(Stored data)
○ ○ ○ ○ ○ ○ ○

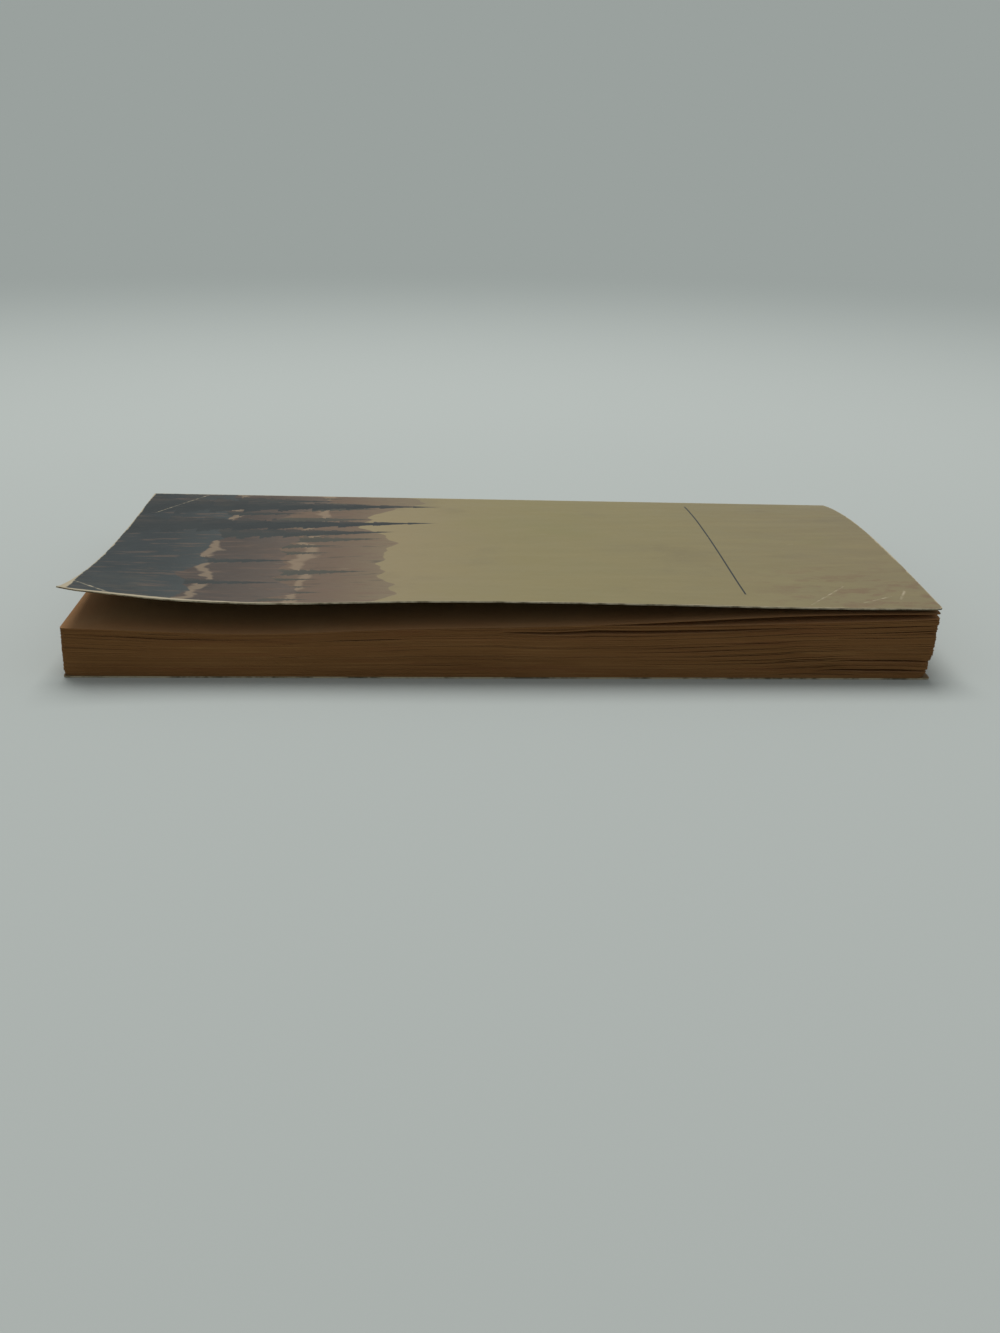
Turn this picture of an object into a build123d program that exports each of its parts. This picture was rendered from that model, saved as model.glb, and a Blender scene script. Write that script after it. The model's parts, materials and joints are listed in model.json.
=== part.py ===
"""A thin, well-read, perfect-bound paperback that lies on its back cover.

Millimetres. +X runs from the foot of the book to its head, +Y from the fore edge to the spine and +Z up.
The origin is in the middle of the book's footprint, on the surface it lies on.

The leaves are glued along one edge, so they lie tight at the spine and fan apart towards the fore edge,
most of all at the head. Damp has swollen the foot end of the spine. The front cover has curled away from
the leaves. Each cover hinges where the wrapper folds round the spine's edge.
"""

import math
import os

from build123d import *

# The trimmed book, and how far use has rounded the covers' fore corners.
BOOK_LENGTH = 175.0
BOOK_WIDTH = 106.0
CORNER_WEAR_RADIUS = 1.5

# The paper: the wrapper's card, the leaves and the film of hot-melt glue that holds them.
CARD = 0.3
LEAF_COUNT = 92
LEAF_THICKNESS = 0.095
GLUE_FILM = 0.5
COVER_CLEARANCE = 0.2

# How far damp has swollen the glued edge of the leaves at each end.
SPINE_SWELL_FOOT = 2.4
SPINE_SWELL_HEAD = 0.1

# Sections across the book, as shares of the way from foot to head, with the air that stands
# between the leaves at the fore edge there, and the gap from the first leaf up to the front cover.
STATIONS = (0.0, 0.1, 0.2, 0.36, 0.52, 0.68, 0.84, 1.0)
FORE_EDGE_AIR = (1.25, 0.6, 0.1, 1.05, 1.75, 2.85, 4.35, 4.85)
FORE_EDGE_GAP = (8.1, 6.9, 6.3, 5.7, 5.1, 3.6, 1.5, 0.9)

# Shape of a section from spine (0) to fore edge (1): leaves rise early and then run level, while
# the cover curls late at the foot and bows early at the head.
SECTION_STEPS = (0.0, 0.08, 0.2, 0.4, 0.7, 1.0)
LEAF_BOW = 3.0
COVER_BOW = 3.5
COVER_CURL = 3.2

# The lower leaves and the back cover stop short at the head, where the book leans out of square.
HEAD_LEAN = 1.1

# Gaps that stand open between leaves at the fore edge. Along the book they run from start to end,
# as shares of the way from foot to head, and a share over 1 runs out through the head. Up the
# block they sit at a share of its height. Opening and depth are in millimetres.
LEAF_GAPS = (
    {"start": 0.01, "end": 0.23, "low": 0.92, "high": 0.945, "opening": 0.25, "depth": 9.0},
    {"start": 0.47, "end": 0.83, "low": 0.82, "high": 0.765, "opening": 0.75, "depth": 22.0},
    {"start": 0.61, "end": 1.02, "low": 0.955, "high": 0.955, "opening": 1.2, "depth": 34.0},
    {"start": 0.88, "end": 1.03, "low": 0.24, "high": 0.24, "opening": 0.4, "depth": 12.0},
    {"start": 0.87, "end": 1.03, "low": 0.11, "high": 0.11, "opening": 0.55, "depth": 14.0},
)
# The swell of a gap from one end to the other, as a share of its length and of its opening.
GAP_SWELL = ((0.2, 0.64), (0.5, 1.0), (0.8, 0.64))

# How far a cutting or trimming shape runs past what it cuts.
OVERRUN = 1.0

FORE_EDGE_Y = -BOOK_WIDTH / 2
SPINE_OUTER_Y = BOOK_WIDTH / 2
SPINE_INNER_Y = SPINE_OUTER_Y - CARD
BLOCK_BACK_Y = SPINE_INNER_Y - GLUE_FILM
FOOT_X = -BOOK_LENGTH / 2
HEAD_X = BOOK_LENGTH / 2
PRESSED_TOP = CARD + LEAF_COUNT * LEAF_THICKNESS
LEAVES_TOP = PRESSED_TOP + max(*FORE_EDGE_AIR, SPINE_SWELL_FOOT, SPINE_SWELL_HEAD)


def share_to_x(share):
    """Place along the book at a share of the way from foot to head."""
    return FOOT_X + BOOK_LENGTH * share


def between(share, first, second):
    """Straight interpolation from first to second."""
    return first + (second - first) * share


def rise_early(share, power):
    """0 at the spine and 1 at the fore edge, steep first and level later."""
    return 1 - max(1 - share, 0) ** power


def block_spine_top(share):
    """Height of the leaves at their glued edge."""
    return PRESSED_TOP + between(share, SPINE_SWELL_FOOT, SPINE_SWELL_HEAD)


def fold_height(share):
    """Height of the outside of the wrapper's fold at the top of the spine."""
    return block_spine_top(share) + COVER_CLEARANCE + CARD


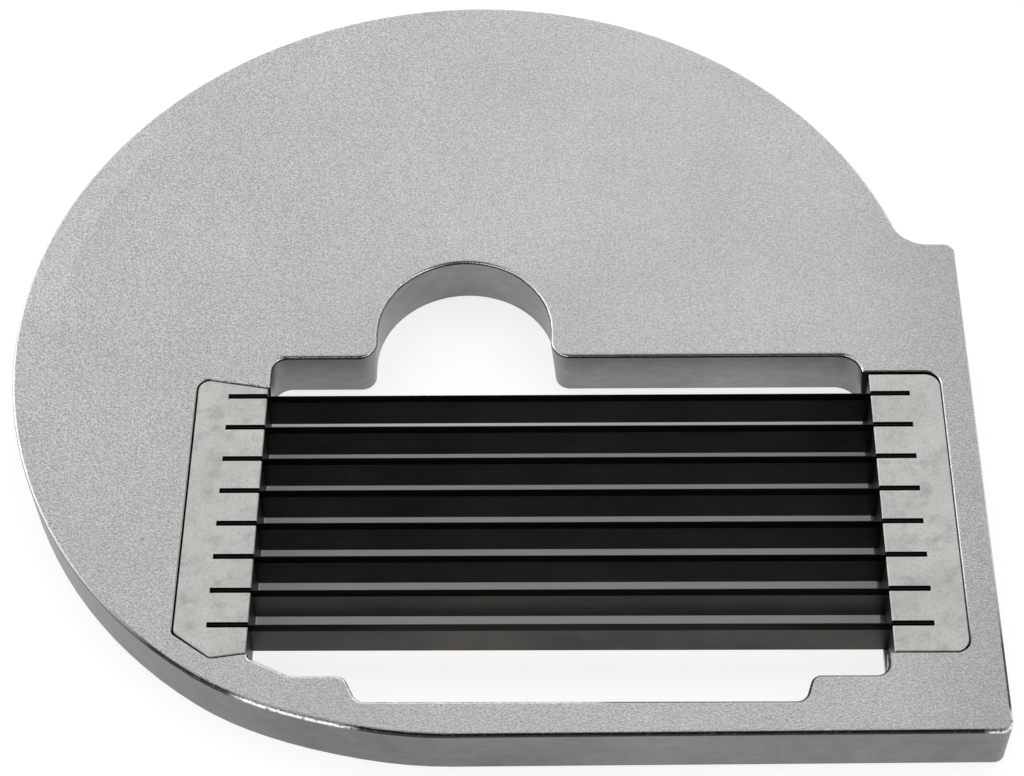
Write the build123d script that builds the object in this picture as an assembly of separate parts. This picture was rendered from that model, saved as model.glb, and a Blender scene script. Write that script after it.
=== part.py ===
from build123d import *
import os
from math import atan2, cos, degrees, radians, sin, sqrt

os.makedirs("parts", exist_ok=True)

# Chip-cutting grid plate for a continuous-feed vegetable cutter. The plate lies still under a
# spinning slicing disc, and the slices are pushed down through its blades into chips.
# Millimetres. +Z is up, towards the slicing disc. The origin is on the disc axis, on the seat
# plane of the underside. The food window and its blades are at the front (-Y), and the widened
# side with the tensioned blade holder is on the right (+X).

# Plate casting
plate_radius = 102.5        # outer radius about the disc axis
plate_thickness = 13.8
front_trim = 2.1            # how far the straight front edge lies inside the outer radius
front_lean = 0.9            # how much further back its right end lies
flat_start_x = -2.0         # where the straight front edge begins
blend_start = -123.0        # degrees: where the outer circle starts to ease into the front edge
blend_mid = -105.5          # degrees: middle of that easing
blend_drop = 1.5            # how far its middle lies inside the outer circle
side_reach = 8.4            # how far the flat right side stands outside the outer radius
side_top_y = 26.1           # rear end of the flat right side
side_corner = 2.5           # its two outer corners
side_fillet = 8.0           # hollow between it and the outer circle
edge_round = 0.9            # outer top edge
seat_chamfer = 0.4          # outer edge of the underside

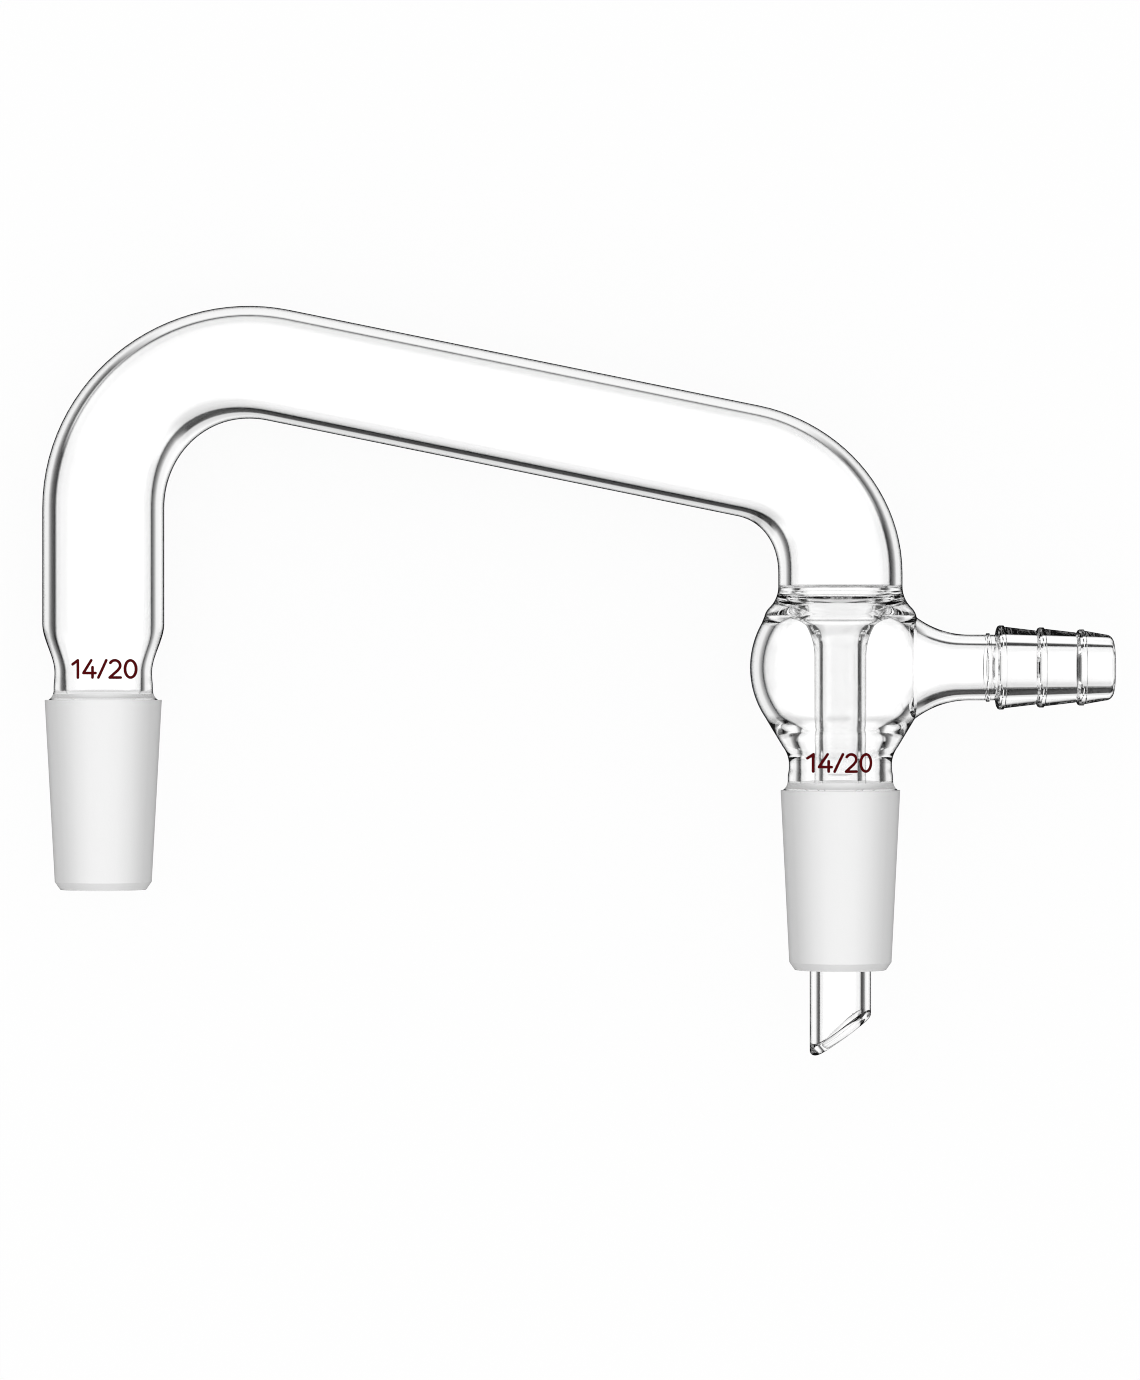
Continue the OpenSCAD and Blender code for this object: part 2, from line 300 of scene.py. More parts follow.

○ ○ ○ ○ ○ ○ ○

Exactly as written, return the lines from the line containing "Write the build123d" through the line containing "# side with", both included.

Write the build123d script that builds the object in this picture as an assembly of separate parts. This picture was rendered from that model, saved as model.glb, and a Blender scene script. Write that script after it.
=== part.py ===
from build123d import *
import os
from math import atan2, cos, degrees, radians, sin, sqrt

os.makedirs("parts", exist_ok=True)

# Chip-cutting grid plate for a continuous-feed vegetable cutter. The plate lies still under a
# spinning slicing disc, and the slices are pushed down through its blades into chips.
# Millimetres. +Z is up, towards the slicing disc. The origin is on the disc axis, on the seat
# plane of the underside. The food window and its blades are at the front (-Y), and the widened
# side with the tensioned blade holder is on the right (+X).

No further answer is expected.